The downgrades reflected signs of weakness in Europe, with its export powerhouse Germany hurt by new fuel emission standards for cars and with Italy under market pressure due to Rome’s recent budget standoff with the European Union.

Growth in the euro zone is set to moderate from 1.8 per cent in 2018 to 1.6 per cent in 2019, 0.3 percentage point lower than projected three months ago, the IMF said. The IMF also cut its 2019 growth forecast for developing countries to 4.5 per cent, down 0.2 percentage point from the previous projection and a slowdown from 4.7 per cent in 2018.

“Emerging market and developing economies have been tested by difficult external conditions over the past few months amid trade tensions, rising U.S. interest rates, dollar appreciation, capital outflows, and volatile oil prices,” the IMF said.

The IMF maintained its U.S. growth projections of 2.5 per cent this year and 1.8 per cent in 2020, pointing to continued strength in domestic demand.
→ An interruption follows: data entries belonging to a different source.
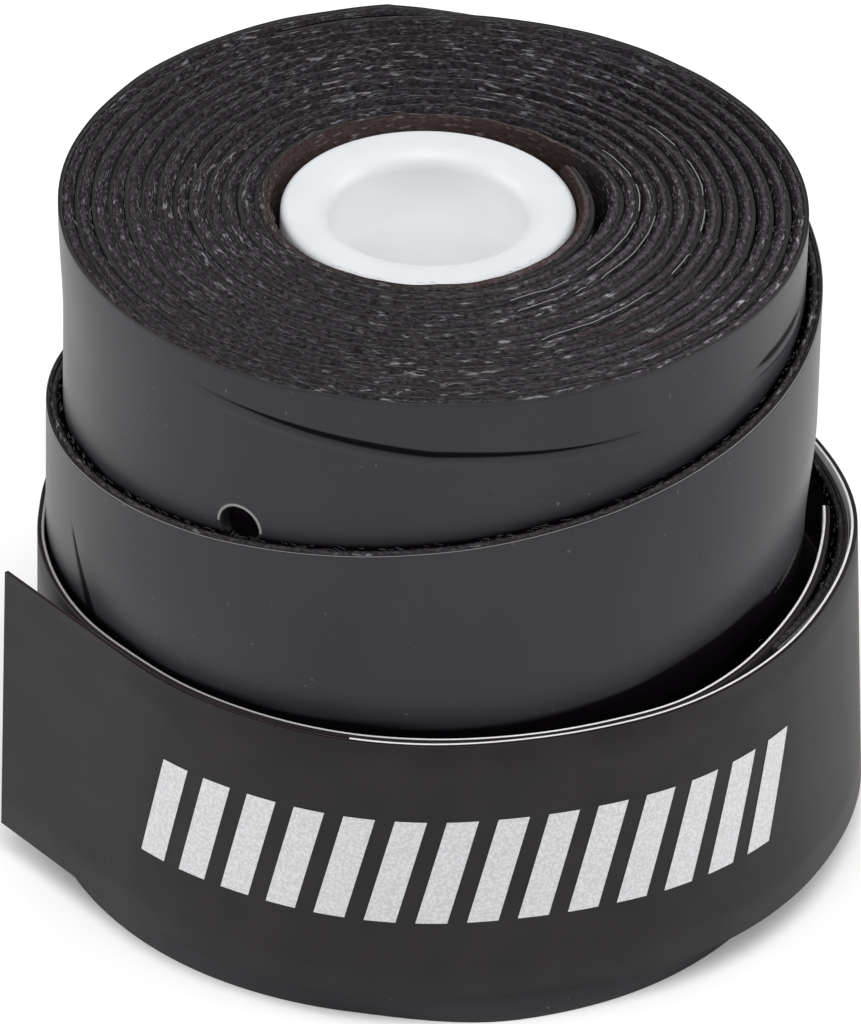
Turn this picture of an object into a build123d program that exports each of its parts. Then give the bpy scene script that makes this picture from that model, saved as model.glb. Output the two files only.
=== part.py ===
from build123d import *
import os
from math import acos, atan2, cos, degrees, radians, sin

# A roll of racket grip tape, standing on one end.  Millimetres, +Z up.
# The origin is on the axis of the core, at the level of the surface that the roll stands on.
# Angles in the plan are degrees from +X towards +Y.  Seen from above, the tape runs clockwise
# from the core outwards, so every path below goes from a high angle to a low one.

# Grip strip: a felt base with a soft coat, wound together with a clear release film
STRIP_WIDTH = 27.0
FELT_THICKNESS = 0.42
SKIN_THICKNESS = 0.12
FILM_THICKNESS = 0.04
TURN_GAP = 0.065                     # air between one turn and the next
FULL_HEIGHT_HALF_TURNS = 25          # then the diagonal cut begins, part of the way round the next
TAPER_ANGLE = 98.0                   # where the diagonal cut begins, at the back
TURN_DRIFT = 0.027                   # each turn's centre lies this much further to the right
EDGE_DROP_PER_TURN = 11.3            # how fast the diagonal cut at the outer end comes down
TIP_DROP_PER_TURN = 1.5              # the cut is almost level along the last stretch
TIP_STRETCH_ANGLE = 25.0             # where that last stretch begins
TIP_ANGLE = -32.0                    # where the strip ends, under the finishing tape
CUTTER_OVERRUN = 2.0                 # degrees past each end of an arc
CUTTER_WIDTH = 2.4
CUTTER_HEIGHT = 30.0

# Core: a white plastic tube
CORE_RADIUS = 5.55
CORE_BORE_RADIUS = 3.7
CORE_LENGTH = 26.8
CORE_CLEARANCE = 0.05
LIP_INNER_ROUND = 0.75
LIP_OUTER_ROUND = 0.4

# Finishing tape: a narrow printed tape, sticky on the inside, with a white liner
TAPE_THICKNESS = 0.13
ADHESIVE_THICKNESS = 0.03
LINER_THICKNESS = 0.10
TAPE_LOW_EDGE = 1.4
TAPE_HIGH_EDGE = 12.9
LAYER_CLEARANCE = 0.03
RIGHT_SLACK = 0.3                    # makes the inner turn stand off the strip on the right
TAPE_INNER_END_ANGLE = 5.0           # where the tape starts, under the strip's last pass
LINER_END_ANGLE = -101.0             # the last stretch of tape has no liner, so that it sticks
TAB_ANGLE = -138.0                   # where the free end leaves the roll
TAB_LENGTH = 7.3
TAB_GAP = 0.03

# Print: a band of slanted bars on the front of the finishing tape
PRINT_THICKNESS = 0.02
PRINT_LOW_EDGE = 4.9
PRINT_HIGH_EDGE = 9.5
PRINT_ANGLES = (-34.0, -132.0)
PRINT_BARS = 14
BAR_WIDTH = 1.2
BAR_SLANT = 1.1                      # how far a bar leans over its height

# Starter patch: a piece of double-sided tape and its liner, let into the felt at the tip
STARTER_LAYER = 0.07
STARTER_LOW_EDGE = 1.5
STARTER_HIGH_EDGE = 9.5
STARTER_ANGLES = (45.0, -28.0)

# Winding layout.  The turns are half circles that meet on the X axis, and every half turn's
# centre lies on that axis, so that one runs smoothly into the next.
STRIP_THICKNESS = FELT_THICKNESS + SKIN_THICKNESS + FILM_THICKNESS
PITCH = STRIP_THICKNESS + TURN_GAP
FIRST_RADIUS = CORE_RADIUS + CORE_CLEARANCE
STRIP_LAYERS = {
    "grip_felt": (0, FELT_THICKNESS),
    "grip_skin": (FELT_THICKNESS, FELT_THICKNESS + SKIN_THICKNESS),
    "release_film": (FELT_THICKNESS + SKIN_THICKNESS, STRIP_THICKNESS),
}

# The last pass hangs loose on the right: it leaves the tight winding on an easing arc at the
# front and then follows a circle of its own.
LOOSE_CENTRE = Vector(0.95, 0.15)
LOOSE_RADIUS = 14.84


def polar(angle, radius=1.0):
    """A plan vector of this length, in this direction."""
    return Vector(radius * cos(radians(angle)), radius * sin(radians(angle)))


def easing_arc(inner_centre, inner_radius, outer_centre, outer_radius):
    """The arc that joins a circle to a larger one around it, smoothly at both of its ends."""
    offset = inner_centre - outer_centre
    spread = (outer_radius - inner_radius) / 2
    half_angle = degrees(acos(offset.length / (2 * spread)))
    middle = degrees(atan2(offset.Y, offset.X))
    start = middle + half_angle
    end = middle - half_angle
    return (inner_centre - polar(start, spread), inner_radius + spread, start, end)


def half_turns(count):
    """Arcs from the core outwards: centre, radius of the felt's inner face, start and end angles."""
    path = []
    centre = 0.0
    radius = FIRST_RADIUS
    for half in range(count):
        start = 0 if half % 2 == 0 else 180
        path.append((Vector(centre, 0), radius, start, start - 180))
        growth = (PITCH + TURN_DRIFT) / 2 if half % 2 == 0 else (PITCH - TURN_DRIFT) / 2
        centre += growth if half % 2 == 0 else -growth
        radius += growth
    return path


def strip_paths():
    """The full-height winding, and the arcs of the tapered end with the rate at which each drops."""
    *full, back, front = half_turns(FULL_HEIGHT_HALF_TURNS + 2)
    full.append((*back[:3], TAPER_ANGLE))
    back = (*back[:2], TAPER_ANGLE, back[3])
    easing = easing_arc(front[0], front[1], LOOSE_CENTRE, LOOSE_RADIUS)
    front = (*front[:3], easing[2])
    loose = (LOOSE_CENTRE, LOOSE_RADIUS, easing[3] + 360, TIP_STRETCH_ANGLE)
    tip = (LOOSE_CENTRE, LOOSE_RADIUS, TIP_STRETCH_ANGLE, TIP_ANGLE)
    tapered = [(arc, EDGE_DROP_PER_TURN) for arc in (back, front, easing, loose)]
    return full, tapered + [(tip, TIP_DROP_PER_TURN)]


def band(path, inner, outer, low, high):
    """A wall that follows a path, between two offsets from it and between two heights."""
    outside = [CenterArc(c, r + outer, start, end - start) for c, r, start, end in path]
    inside = [CenterArc(c, r + inner, start, end - start) for c, r, start, end in path]
    caps = [Line(inside[0] @ 0, outside[0] @ 0), Line(inside[-1] @ 1, outside[-1] @ 1)]
    face = make_face(outside + inside + caps)
    return Pos(0, 0, low) * extrude(face, high - low)


def diagonal_cutter(arc, start_height, drop_per_degree):
    """What the diagonal cut takes off one arc: everything above an edge that comes down steadily."""
    centre, radius, start, end = arc
    low_angle = end - CUTTER_OVERRUN
    sweep_angle = start - end + 2 * CUTTER_OVERRUN
    low_height = start_height - (start - low_angle) * drop_per_degree
    helix = Helix(360 * drop_per_degree, sweep_angle * drop_per_degree, radius)
    path = Pos(centre.X, centre.Y, low_height) * Rot(0, 0, low_angle) * helix
    outwards = polar(low_angle)
    corner = Plane(path @ 0, x_dir=outwards, z_dir=outwards.cross(Vector(0, 0, 1)))
    profile = corner * Pos(0, CUTTER_HEIGHT / 2) * Rectangle(CUTTER_WIDTH, CUTTER_HEIGHT)
    return sweep(profile, path, is_frenet=True)


def strip_layer(inner, outer):
    """One layer of the strip: the full winding and its diagonally cut outer end, as one solid."""
    full, tapered = strip_paths()
    layer = band(full, inner, outer, 0, STRIP_WIDTH)
    height = STRIP_WIDTH
    for arc, drop_per_turn in tapered:
        drop_per_degree = drop_per_turn / 360
        piece = band([arc], inner, outer, 0, STRIP_WIDTH)
        layer += piece - diagonal_cutter(arc, height, drop_per_degree)
        height -= (arc[2] - arc[3]) * drop_per_degree
    return layer


def finishing_tape_path():
    """Arcs of the tape's liner side, from its inner end outwards to where the free end leaves."""
    tapered = strip_paths()[1]
    front, easing = tapered[1][0], tapered[2][0]
    on_strip = STRIP_THICKNESS + LAYER_CLEARANCE
    slack_centre = front[0] - polar(front[3], RIGHT_SLACK)
    return [
        (slack_centre, front[1] + on_strip + RIGHT_SLACK, TAPE_INNER_END_ANGLE, front[3]),
        (easing[0], easing[1] + on_strip, easing[2], easing[3]),
        (LOOSE_CENTRE, LOOSE_RADIUS + on_strip, easing[3] + 360, TAB_ANGLE),
    ]


def make_core():
    """The tube, with a well rounded lip inside its top end and softened rims outside."""
    tube = Cylinder(CORE_RADIUS, CORE_LENGTH, align=(Align.CENTER, Align.CENTER, Align.MIN))
    tube -= Cylinder(CORE_BORE_RADIUS, CORE_LENGTH, align=(Align.CENTER, Align.CENTER, Align.MIN))
    circles = tube.edges().filter_by(GeomType.CIRCLE)
    inner_circles = circles.filter_by(lambda edge: edge.radius < CORE_RADIUS - LIP_INNER_ROUND)
    tube = fillet(inner_circles.sort_by(Axis.Z)[-1], LIP_INNER_ROUND)
    circles = tube.edges().filter_by(GeomType.CIRCLE)
    rims = circles.filter_by(lambda edge: edge.radius > CORE_RADIUS - LIP_OUTER_ROUND / 2)
    return fillet(rims, LIP_OUTER_ROUND)


def make_starter_patch(felt):
    """The double-sided patch, its liner, and the felt with the pocket that they lie in."""
    path = [(LOOSE_CENTRE, LOOSE_RADIUS, *STARTER_ANGLES)]
    liner = band(path, 0, STARTER_LAYER, STARTER_LOW_EDGE, STARTER_HIGH_EDGE)
    adhesive = band(path, STARTER_LAYER, 2 * STARTER_LAYER, STARTER_LOW_EDGE, STARTER_HIGH_EDGE)
    pocket = band(path, -STARTER_LAYER, 2 * STARTER_LAYER, STARTER_LOW_EDGE, STARTER_HIGH_EDGE)
    return {"starter_adhesive": adhesive, "starter_liner": liner, "grip_felt": felt - pocket}


def make_print(path):
    """Slanted bars of ink on the outer face of the tape's last turn."""
    centre, radius = path[-1][:2]
    outer = LINER_THICKNESS + ADHESIVE_THICKNESS + TAPE_THICKNESS
    first, last = PRINT_ANGLES
    height = PRINT_HIGH_EDGE - PRINT_LOW_EDGE
    ink = band([(centre, radius, first, last)], outer, outer + PRINT_THICKNESS, PRINT_LOW_EDGE, PRINT_HIGH_EDGE)
    corners = [(0, 0), (BAR_WIDTH, 0), (BAR_WIDTH + BAR_SLANT, height), (BAR_SLANT, height)]
    bars = []
    for bar in range(PRINT_BARS):
        angle = last + (first - last) * (bar + 0.5) / PRINT_BARS
        face = Plane(centre + Vector(0, 0, PRINT_LOW_EDGE), x_dir=polar(angle + 90), z_dir=polar(angle))
        outline = Pos(-(BAR_WIDTH + BAR_SLANT) / 2, 0) * make_face(Polyline(*corners, close=True))
        bars.append(ink & extrude(face * outline, radius + 1))
    return Compound(children=[solid for bar in bars for solid in bar.solids()])


def flat_layer(root, inner, outer):
    """A straight upright layer of the free end, between two distances inwards from its outer face."""
    outwards = polar(TAB_ANGLE)
    along = polar(TAB_ANGLE - 90)
    middle = root + along * ((TAB_GAP + TAB_LENGTH) / 2) - outwards * ((inner + outer) / 2)
    layer = Box(TAB_LENGTH - TAB_GAP, outer - inner, TAPE_HIGH_EDGE - TAPE_LOW_EDGE)
    return Pos(middle.X, middle.Y, (TAPE_LOW_EDGE + TAPE_HIGH_EDGE) / 2) * Rot(0, 0, TAB_ANGLE - 90) * layer


def make_finishing_tape():
    """The wound tape with its adhesive, liner and print, and the free end with its adhesive."""
    path = finishing_tape_path()
    adhesive_side = LINER_THICKNESS + ADHESIVE_THICKNESS
    outer = adhesive_side + TAPE_THICKNESS
    edges = (TAPE_LOW_EDGE, TAPE_HIGH_EDGE)
    centre, radius, start, end = path[-1]
    liner_path = path[:-1] + [(centre, radius, start, LINER_END_ANGLE)]
    root = centre + polar(end, radius + outer)
    return {
        "finishing_tape": band(path, adhesive_side, outer, *edges),
        "finishing_tape_adhesive": band(path, LINER_THICKNESS, adhesive_side, *edges),
        "finishing_tape_liner": band(liner_path, 0, LINER_THICKNESS, *edges),
        "finishing_tape_print": make_print(path),
        "free_end_tape": flat_layer(root, 0, TAPE_THICKNESS),
        "free_end_adhesive": flat_layer(root, TAPE_THICKNESS, TAPE_THICKNESS + ADHESIVE_THICKNESS),
    }


nodes = {"core_tube": make_core()}
for name, offsets in STRIP_LAYERS.items():
    nodes[name] = strip_layer(*offsets)
nodes.update(make_starter_patch(nodes["grip_felt"]))
nodes.update(make_finishing_tape())
os.makedirs("parts", exist_ok=True)
for name, shape in nodes.items():
    export_step(shape, f"parts/{name}.step")
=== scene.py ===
from math import atan2, cos, degrees, hypot, pi, radians, sin
from random import Random

import bpy
from mathutils import Matrix, Vector, noise


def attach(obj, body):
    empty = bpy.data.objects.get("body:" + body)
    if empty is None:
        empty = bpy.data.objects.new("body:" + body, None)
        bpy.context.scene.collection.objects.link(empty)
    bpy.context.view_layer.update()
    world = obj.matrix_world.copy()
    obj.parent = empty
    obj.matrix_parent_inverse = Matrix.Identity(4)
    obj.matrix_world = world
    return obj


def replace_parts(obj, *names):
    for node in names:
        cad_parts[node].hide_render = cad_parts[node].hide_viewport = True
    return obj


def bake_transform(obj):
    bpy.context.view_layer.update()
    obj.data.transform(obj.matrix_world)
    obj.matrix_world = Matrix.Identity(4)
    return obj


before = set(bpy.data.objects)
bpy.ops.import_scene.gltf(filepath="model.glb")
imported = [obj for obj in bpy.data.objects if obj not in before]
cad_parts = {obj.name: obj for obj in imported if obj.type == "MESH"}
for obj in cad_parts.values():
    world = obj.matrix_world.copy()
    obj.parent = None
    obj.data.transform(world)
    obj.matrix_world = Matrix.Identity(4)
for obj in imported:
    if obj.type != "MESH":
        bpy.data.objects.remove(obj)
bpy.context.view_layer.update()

# A roll of racket grip tape.  Lengths are millimetres until a mesh is made, azimuths are degrees
# from the front (-Y) towards the right (+X), and the tape is wound towards lower azimuths.
MM = 0.001
WINDING_CENTRE = Vector((0.35, 0.0))    # the outer turns sit a little off the core's axis

# Grip strip
STRIP_WIDTH = 27.0
FELT_THICKNESS = 0.42
SKIN_THICKNESS = 0.12
FILM_THICKNESS = 0.04
STRIP_THICKNESS = FELT_THICKNESS + SKIN_THICKNESS + FILM_THICKNESS
PITCH = 0.645
TAPER_AZIMUTH = 188.0                    # where the diagonal cut begins; winding angle 0
TAPER_RADIUS = 14.37
INNER_END = -4610.0                      # winding angle of the strip's end on the core
OUTER_TURNS = -380.0                     # from here outwards the strip can be seen from the side
TIP = 490.0                              # winding angle of the strip's tapered end
EDGE_DROP = 0.0324                       # fall of the diagonal edge, mm per degree
TIP_EDGE = 12.7                          # height of the edge along the last stretch
INNER_STEP = 2.0                         # winding angle between two stations, in the hidden turns
OUTER_STEP = 1.2                         # and in the turns that show
RAISED_TURNS = (2.3, 3.4, 6.2)           # turns whose film stands up beside the felt, at the right

# Folds in the film, and a punched hole in the outermost full-height turn
RELIEF_DEPTH = 0.035
RIDGE_HEIGHT = 0.06
WEDGE_AZIMUTH = -62.0
HOLE_AZIMUTH = -29.8
HOLE_HEIGHT = 20.30
HOLE_RADIUS = 0.83
HOLE_DEPTH = FELT_THICKNESS

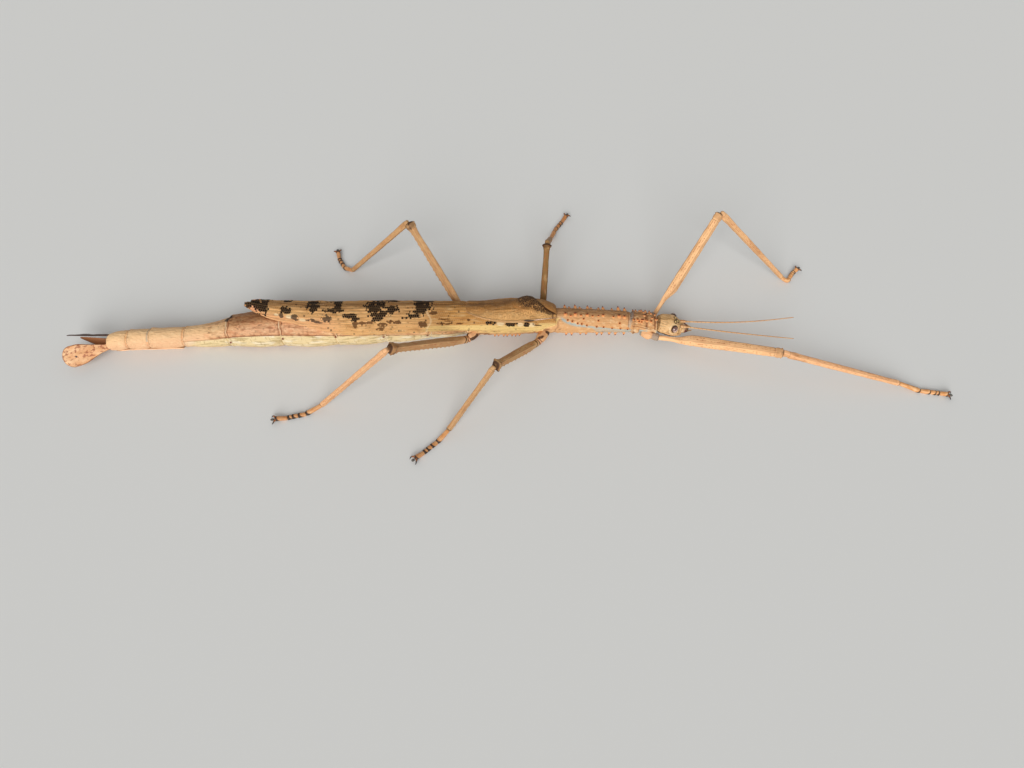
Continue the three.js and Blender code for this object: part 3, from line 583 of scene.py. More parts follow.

It also kept its China growth forecast at 6.2 per cent in both 2019 and 2020, but said economic activity could miss expectations if trade tensions persist, even with state efforts to spur growth by boosting fiscal spending and bank lending.

“As seen in 2015–16, concerns about the health of China’s economy can trigger abrupt, wide-reaching sell-offs in financial and commodity markets that place its trading partners, commodity exporters, and other emerging markets under pressure,” it said.